In the case of a 32-bit only system, this is 32-bits. In the case of a
LPAE system, it is 64-bit. (This follows because arm_dma_limit is
phys_addr_t, and the size of this follows the bit size of the system.)
The only questionable case is where we have a LPAE system with a GFP_DMA
zone and arm_dma_limit is set to 0xfffffffff - this limit is probably
too low.
Now the reason for the arm_dma_limit is very simple: if the streaming
APIs are passed a buffer outside of the DMA mask, we must reallocate
that memory. We must have a way to get memory which is within the DMA
mask. That's what passing GFP_DMA does. If you have no GFP_DMA zone,
then any memory could be returned. In the case of a LPAE system with
memory both above and below the 32-bit address range, and you try to
allocate a buffer which happens to be above the 32-bit boundary, what
do you do? Do you just retry the allocation and hope for the best?
What if that allocation also came out above the 32-bit boundary? Do
you continue gobbling up system memory until you get a page which you
can DMA do and then free all those buffers you unsuccesfully obtained?
We have a massive problem with DMA masks in the Linux kernel, because
of the x86-ism of assuming that physical memory always starts at
address zero. This assumption simply is not true on ARM, even more so
with LPAE, which is why people are starting to see a problem.
Consider this case: you have an existing 32-bit DMA controller. This
controller sets a 32-bit DMA mask, because that's all it is capable of
addressing. It gets used on 32-bit systems, and it works fine.
It gets put onto a LPAE system where memory starts at the 4GB boundary.
The DMA controller can address the first 4GB of memory because that's
how it's wired up. The DMA controller still has a 32-bit DMA mask
because as far as the DMA controller is concerned, nothing has changed.

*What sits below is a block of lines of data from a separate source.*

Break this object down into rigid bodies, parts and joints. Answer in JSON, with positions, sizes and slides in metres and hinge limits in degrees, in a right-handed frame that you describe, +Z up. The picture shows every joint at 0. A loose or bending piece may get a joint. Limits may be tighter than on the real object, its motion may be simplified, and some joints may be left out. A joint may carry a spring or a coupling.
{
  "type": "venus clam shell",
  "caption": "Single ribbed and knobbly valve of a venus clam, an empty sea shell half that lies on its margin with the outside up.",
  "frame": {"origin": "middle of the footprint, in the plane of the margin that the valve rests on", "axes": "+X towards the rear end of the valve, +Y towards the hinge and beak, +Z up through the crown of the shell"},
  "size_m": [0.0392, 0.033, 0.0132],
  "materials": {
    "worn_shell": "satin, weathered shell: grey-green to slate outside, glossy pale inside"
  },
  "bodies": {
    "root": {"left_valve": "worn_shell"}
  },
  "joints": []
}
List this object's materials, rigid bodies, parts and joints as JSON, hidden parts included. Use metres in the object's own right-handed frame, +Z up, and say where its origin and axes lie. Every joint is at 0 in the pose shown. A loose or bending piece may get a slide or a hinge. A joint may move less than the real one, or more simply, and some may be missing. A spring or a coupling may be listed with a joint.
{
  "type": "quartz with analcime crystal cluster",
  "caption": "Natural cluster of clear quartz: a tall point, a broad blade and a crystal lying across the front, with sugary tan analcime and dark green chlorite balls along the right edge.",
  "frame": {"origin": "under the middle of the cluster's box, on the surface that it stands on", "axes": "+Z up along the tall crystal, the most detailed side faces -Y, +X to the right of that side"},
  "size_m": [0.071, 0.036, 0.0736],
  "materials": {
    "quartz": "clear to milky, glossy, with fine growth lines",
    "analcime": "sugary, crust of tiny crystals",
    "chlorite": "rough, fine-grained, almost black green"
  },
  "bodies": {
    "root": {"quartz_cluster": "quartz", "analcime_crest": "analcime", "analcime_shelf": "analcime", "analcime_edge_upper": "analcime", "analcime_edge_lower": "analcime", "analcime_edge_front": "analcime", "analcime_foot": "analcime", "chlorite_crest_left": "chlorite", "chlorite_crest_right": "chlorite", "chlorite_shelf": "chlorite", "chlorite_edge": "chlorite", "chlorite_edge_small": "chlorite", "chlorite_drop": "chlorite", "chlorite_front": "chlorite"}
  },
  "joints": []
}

But now things fail because the kernel assumes that a DMA mask is
something to do with a physical address.
The solution to this is to fix the DMA masks and such like. The problem
is getting the traction throughout the architectures, drivers, subsystem
maintainers etc to accept a change - and working out a way to do the
change without causing a lot of breakage.